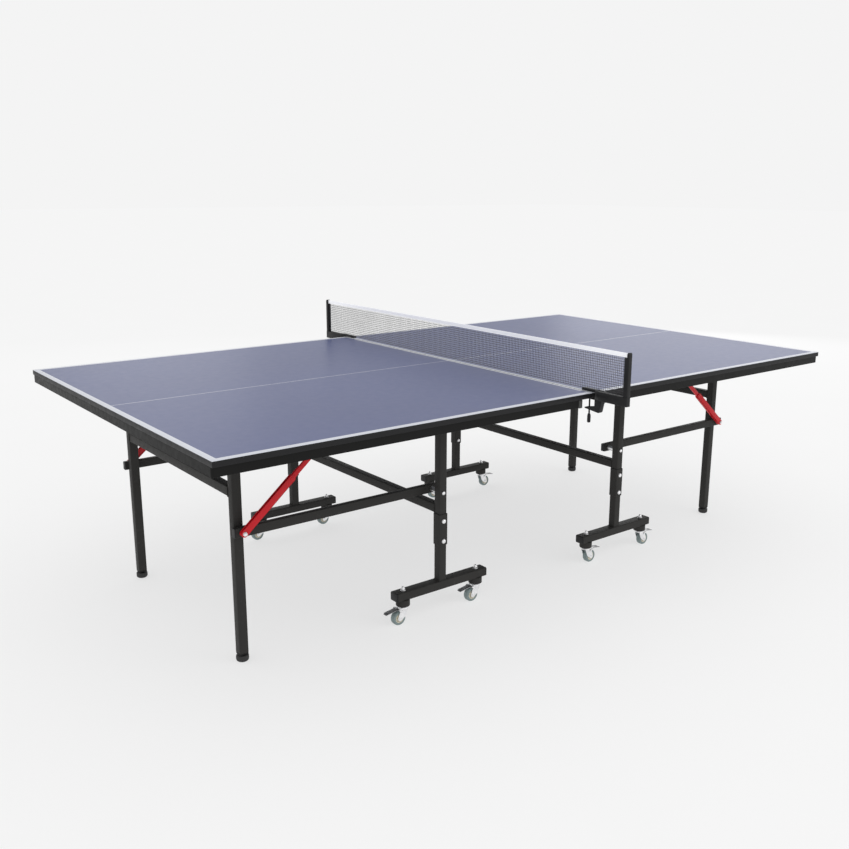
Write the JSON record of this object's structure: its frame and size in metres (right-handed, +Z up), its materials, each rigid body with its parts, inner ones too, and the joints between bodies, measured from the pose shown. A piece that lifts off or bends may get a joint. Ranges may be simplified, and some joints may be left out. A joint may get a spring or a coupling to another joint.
{
  "type": "folding ping pong table",
  "caption": "Folding ping pong table: two boards with white lines on wheeled folding steel frames, with a clamp-on net set.",
  "frame": {"origin": "on the floor, below the middle of the net", "axes": "+X along the table's length, +Y across it from the near side to the far side, +Z up"},
  "size_m": [2.74, 1.83, 0.9145],
  "materials": {
    "tabletop_board": "matt painted board with white edge lines",
    "black_frame": "satin black powder coat",
    "red_steel": "satin red paint",
    "zinc_steel": "bright zinc plate",
    "dark_steel": "dark grey coated sheet",
    "wheel_rubber": "matt grey tread",
    "black_rubber": "matt moulded foot",
    "black_plastic": "fine texture moulding",
    "net_mesh": "knotted mesh with a white tape"
  },
  "bodies": {
    "left_tabletop": {"left_tabletop": "tabletop_board", "left_apron_frame": "black_frame", "left_pivot_pins": "zinc_steel"},
    "left_cart": {"left_upright_frame": "black_frame", "left_caster_beams": "black_frame", "left_joiner_sleeves": "black_frame", "left_beam_end_caps": "black_plastic", "left_cart_bolts": "zinc_steel"},
    "left_legs": {"left_leg_frame": "black_frame"},
    "left_ties": {"left_tie_bars": "black_frame"},
    "left_brace_lower": {"left_brace_lower_links": "red_steel"},
    "left_brace_upper": {"left_brace_upper_links": "red_steel"},
    "left_near_foot": {"left_near_foot": "black_rubber"},
    "left_near_inner_fork": {"left_near_inner_fork": "zinc_steel"},
    "left_near_inner_wheel": {"left_near_inner_wheel": "wheel_rubber"},
    "left_near_inner_brake": {"left_near_inner_brake": "dark_steel"},
    "left_near_outer_fork": {"left_near_outer_fork": "zinc_steel"},
    "left_near_outer_wheel": {"left_near_outer_wheel": "wheel_rubber"},
    "left_near_outer_brake": {"left_near_outer_brake": "dark_steel"},
    "left_far_foot": {"left_far_foot": "black_rubber"},
    "left_far_inner_fork": {"left_far_inner_fork": "zinc_steel"},
    "left_far_inner_wheel": {"left_far_inner_wheel": "wheel_rubber"},
    "left_far_inner_brake": {"left_far_inner_brake": "dark_steel"},
    "left_far_outer_fork": {"left_far_outer_fork": "zinc_steel"},
    "left_far_outer_wheel": {"left_far_outer_wheel": "wheel_rubber"},
    "left_far_outer_brake": {"left_far_outer_brake": "dark_steel"},
    "right_tabletop": {"right_tabletop": "tabletop_board", "right_apron_frame": "black_frame", "right_pivot_pins": "zinc_steel"},
    "right_cart": {"right_upright_frame": "black_frame", "right_caster_beams": "black_frame", "right_joiner_sleeves": "black_frame", "right_beam_end_caps": "black_plastic", "right_cart_bolts": "zinc_steel"},
    "right_legs": {"right_leg_frame": "black_frame"},
    "right_ties": {"right_tie_bars": "black_frame"},
    "right_brace_lower": {"right_brace_lower_links": "red_steel"},
    "right_brace_upper": {"right_brace_upper_links": "red_steel"},
    "right_near_foot": {"right_near_foot": "black_rubber"},
    "right_near_inner_fork": {"right_near_inner_fork": "zinc_steel"},
    "right_near_inner_wheel": {"right_near_inner_wheel": "wheel_rubber"},
    "right_near_inner_brake": {"right_near_inner_brake": "dark_steel"},
    "right_near_outer_fork": {"right_near_outer_fork": "zinc_steel"},
    "right_near_outer_wheel": {"right_near_outer_wheel": "wheel_rubber"},
    "right_near_outer_brake": {"right_near_outer_brake": "dark_steel"},
    "right_far_foot": {"right_far_foot": "black_rubber"},
    "right_far_inner_fork": {"right_far_inner_fork": "zinc_steel"},
    "right_far_inner_wheel": {"right_far_inner_wheel": "wheel_rubber"},
    "right_far_inner_brake": {"right_far_inner_brake": "dark_steel"},
    "right_far_outer_fork": {"right_far_outer_fork": "zinc_steel"},
    "right_far_outer_wheel": {"right_far_outer_wheel": "wheel_rubber"},
    "right_far_outer_brake": {"right_far_outer_brake": "dark_steel"},
    "net": {"net": "net_mesh"},
    "near_net_clamp": {"near_net_clamp": "black_plastic", "near_net_post": "black_plastic"},
    "far_net_clamp": {"far_net_clamp": "black_plastic", "far_net_post": "black_plastic"},
    "near_clamp_screw": {"near_clamp_screw": "black_plastic"},
    "far_clamp_screw": {"far_clamp_screw": "black_plastic"}
  },
  "joints": [
    {"name": "left_fold", "type": "hinge", "parent": "left_cart", "child": "left_tabletop", "pos_m": [-0.44, 0, 0.698], "axis": [0, 1, 0], "range_deg": [0, 90]},
    {"name": "left_leg_swing", "type": "hinge", "parent": "left_tabletop", "child": "left_legs", "pos_m": [-1.145, 0, 0.698], "axis": [0, 1, 0], "range_deg": [-90, 0]},
    {"name": "left_tie_swing", "type": "hinge", "parent": "left_cart", "child": "left_ties", "pos_m": [-0.44, 0, 0.43], "axis": [0, 1, 0], "range_deg": [0, 90]},
    {"name": "left_brace_lower_swing", "type": "hinge", "parent": "left_ties", "child": "left_brace_lower", "pos_m": [-1.145, 0, 0.43], "axis": [0, 1, 0], "range_deg": [0, 118.2]},
    {"name": "left_brace_knee", "type": "hinge", "parent": "left_brace_lower", "child": "left_brace_upper", "pos_m": [-0.98159, 0, 0.56973], "axis": [0, 1, 0], "range_deg": [-160.3, 0]},
    {"name": "left_near_foot_screw", "type": "slide", "parent": "left_legs", "child": "left_near_foot", "axis": [0, 0, 1], "range_m": [-0.008, 0.0025]},
    {"name": "left_near_inner_swivel", "type": "hinge", "parent": "left_cart", "child": "left_near_inner_fork", "pos_m": [-0.282, -0.5, 0.058], "axis": [0, 0, 1], "continuous": true},
    {"name": "left_near_inner_roll", "type": "hinge", "parent": "left_near_inner_fork", "child": "left_near_inner_wheel", "pos_m": [-0.302, -0.5, 0.025], "axis": [0, 1, 0], "continuous": true},
    {"name": "left_near_inner_brake_press", "type": "hinge", "parent": "left_near_inner_fork", "child": "left_near_inner_brake", "pos_m": [-0.296, -0.5, 0.05], "axis": [0, -1, 0], "range_deg": [0, 10]},
    {"name": "left_near_outer_swivel", "type": "hinge", "parent": "left_cart", "child": "left_near_outer_fork", "pos_m": [-0.598, -0.5, 0.058], "axis": [0, 0, 1], "continuous": true},
    {"name": "left_near_outer_roll", "type": "hinge", "parent": "left_near_outer_fork", "child": "left_near_outer_wheel", "pos_m": [-0.618, -0.5, 0.025], "axis": [0, 1, 0], "continuous": true},
    {"name": "left_near_outer_brake_press", "type": "hinge", "parent": "left_near_outer_fork", "child": "left_near_outer_brake", "pos_m": [-0.612, -0.5, 0.05], "axis": [0, -1, 0], "range_deg": [0, 10]},
    {"name": "left_far_foot_screw", "type": "slide", "parent": "left_legs", "child": "left_far_foot", "axis": [0, 0, 1], "range_m": [-0.008, 0.0025]},
    {"name": "left_far_inner_swivel", "type": "hinge", "parent": "left_cart", "child": "left_far_inner_fork", "pos_m": [-0.282, 0.5, 0.058], "axis": [0, 0, 1], "continuous": true},
    {"name": "left_far_inner_roll", "type": "hinge", "parent": "left_far_inner_fork", "child": "left_far_inner_wheel", "pos_m": [-0.302, 0.5, 0.025], "axis": [0, 1, 0], "continuous": true},
    {"name": "left_far_inner_brake_press", "type": "hinge", "parent": "left_far_inner_fork", "child": "left_far_inner_brake", "pos_m": [-0.296, 0.5, 0.05], "axis": [0, -1, 0], "range_deg": [0, 10]},
    {"name": "left_far_outer_swivel", "type": "hinge", "parent": "left_cart", "child": "left_far_outer_fork", "pos_m": [-0.598, 0.5, 0.058], "axis": [0, 0, 1], "continuous": true},
    {"name": "left_far_outer_roll", "type": "hinge", "parent": "left_far_outer_fork", "child": "left_far_outer_wheel", "pos_m": [-0.618, 0.5, 0.025], "axis": [0, 1, 0], "continuous": true},
    {"name": "left_far_outer_brake_press", "type": "hinge", "parent": "left_far_outer_fork", "child": "left_far_outer_brake", "pos_m": [-0.612, 0.5, 0.05], "axis": [0, -1, 0], "range_deg": [0, 10]},
    {"name": "right_fold", "type": "hinge", "parent": "right_cart", "child": "right_tabletop", "pos_m": [0.44, 0, 0.698], "axis": [0, -1, 0], "range_deg": [0, 90], "deforming": ["net"]},
    {"name": "right_leg_swing", "type": "hinge", "parent": "right_tabletop", "child": "right_legs", "pos_m": [1.145, 0, 0.698], "axis": [0, -1, 0], "range_deg": [-90, 0]},
    {"name": "right_tie_swing", "type": "hinge", "parent": "right_cart", "child": "right_ties", "pos_m": [0.44, 0, 0.43], "axis": [0, -1, 0], "range_deg": [0, 90]},
    {"name": "right_brace_lower_swing", "type": "hinge", "parent": "right_ties", "child": "right_brace_lower", "pos_m": [1.145, 0, 0.43], "axis": [0, -1, 0], "range_deg": [0, 118.2]},
    {"name": "right_brace_knee", "type": "hinge", "parent": "right_brace_lower", "child": "right_brace_upper", "pos_m": [0.98159, 0, 0.56973], "axis": [0, -1, 0], "range_deg": [-160.3, 0]},
    {"name": "right_near_foot_screw", "type": "slide", "parent": "right_legs", "child": "right_near_foot", "axis": [0, 0, 1], "range_m": [-0.008, 0.0025]},
    {"name": "right_near_inner_swivel", "type": "hinge", "parent": "right_cart", "child": "right_near_inner_fork", "pos_m": [0.282, -0.5, 0.058], "axis": [0, 0, 1], "continuous": true},
    {"name": "right_near_inner_roll", "type": "hinge", "parent": "right_near_inner_fork", "child": "right_near_inner_wheel", "pos_m": [0.302, -0.5, 0.025], "axis": [0, 1, 0], "continuous": true},
    {"name": "right_near_inner_brake_press", "type": "hinge", "parent": "right_near_inner_fork", "child": "right_near_inner_brake", "pos_m": [0.296, -0.5, 0.05], "axis": [0, 1, 0], "range_deg": [0, 10]},
    {"name": "right_near_outer_swivel", "type": "hinge", "parent": "right_cart", "child": "right_near_outer_fork", "pos_m": [0.598, -0.5, 0.058], "axis": [0, 0, 1], "continuous": true},
    {"name": "right_near_outer_roll", "type": "hinge", "parent": "right_near_outer_fork", "child": "right_near_outer_wheel", "pos_m": [0.618, -0.5, 0.025], "axis": [0, 1, 0], "continuous": true},
    {"name": "right_near_outer_brake_press", "type": "hinge", "parent": "right_near_outer_fork", "child": "right_near_outer_brake", "pos_m": [0.612, -0.5, 0.05], "axis": [0, 1, 0], "range_deg": [0, 10]},
    {"name": "right_far_foot_screw", "type": "slide", "parent": "right_legs", "child": "right_far_foot", "axis": [0, 0, 1], "range_m": [-0.008, 0.0025]},
    {"name": "right_far_inner_swivel", "type": "hinge", "parent": "right_cart", "child": "right_far_inner_fork", "pos_m": [0.282, 0.5, 0.058], "axis": [0, 0, 1], "continuous": true},
    {"name": "right_far_inner_roll", "type": "hinge", "parent": "right_far_inner_fork", "child": "right_far_inner_wheel", "pos_m": [0.302, 0.5, 0.025], "axis": [0, 1, 0], "continuous": true},
    {"name": "right_far_inner_brake_press", "type": "hinge", "parent": "right_far_inner_fork", "child": "right_far_inner_brake", "pos_m": [0.296, 0.5, 0.05], "axis": [0, 1, 0], "range_deg": [0, 10]},
    {"name": "right_far_outer_swivel", "type": "hinge", "parent": "right_cart", "child": "right_far_outer_fork", "pos_m": [0.598, 0.5, 0.058], "axis": [0, 0, 1], "continuous": true},
    {"name": "right_far_outer_roll", "type": "hinge", "parent": "right_far_outer_fork", "child": "right_far_outer_wheel", "pos_m": [0.618, 0.5, 0.025], "axis": [0, 1, 0], "continuous": true},
    {"name": "right_far_outer_brake_press", "type": "hinge", "parent": "right_far_outer_fork", "child": "right_far_outer_brake", "pos_m": [0.612, 0.5, 0.05], "axis": [0, 1, 0], "range_deg": [0, 10]},
    {"name": "near_net_clamp_draw_off", "type": "slide", "parent": "right_tabletop", "child": "near_net_clamp", "axis": [0, -1, 0], "range_m": [0, 0.07]},
    {"name": "far_net_clamp_draw_off", "type": "slide", "parent": "right_tabletop", "child": "far_net_clamp", "axis": [0, 1, 0], "range_m": [0, 0.07]},
    {"name": "near_clamp_screw_travel", "type": "slide", "parent": "near_net_clamp", "child": "near_clamp_screw", "axis": [0, 0, 1], "range_m": [-0.025, 0]},
    {"name": "far_clamp_screw_travel", "type": "slide", "parent": "far_net_clamp", "child": "far_clamp_screw", "axis": [0, 0, 1], "range_m": [-0.025, 0]},
    {"name": "halves_roll_apart", "type": "slide", "parent": "left_cart", "child": "right_cart", "axis": [1, 0, 0], "range_m": [0, 0.6]},
    {"name": "net_lift_off", "type": "slide", "parent": "right_tabletop", "child": "net", "axis": [0, 0, 1], "range_m": [0, 0.3]}
  ],
  "couplings": [
    {"joint": "left_leg_swing", "follows": "left_fold", "ratio": -1},
    {"joint": "left_tie_swing", "follows": "left_fold", "ratio": 1},
    {"joint": "left_brace_lower_swing", "follows": "left_fold", "ratio": 1.3121},
    {"joint": "left_brace_knee", "follows": "left_fold", "ratio": -1.7798},
    {"joint": "right_leg_swing", "follows": "right_fold", "ratio": -1},
    {"joint": "right_tie_swing", "follows": "right_fold", "ratio": 1},
    {"joint": "right_brace_lower_swing", "follows": "right_fold", "ratio": 1.3121},
    {"joint": "right_brace_knee", "follows": "right_fold", "ratio": -1.7798}
  ]
}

--- --- ---

• Instructions to follow
Locate the lines above that contain "materials" and copy them.

• Result
Write the JSON record of this object's structure: its frame and size in metres (right-handed, +Z up), its materials, each rigid body with its parts, inner ones too, and the joints between bodies, measured from the pose shown. A piece that lifts off or bends may get a joint. Ranges may be simplified, and some joints may be left out. A joint may get a spring or a coupling to another joint.
  "materials": {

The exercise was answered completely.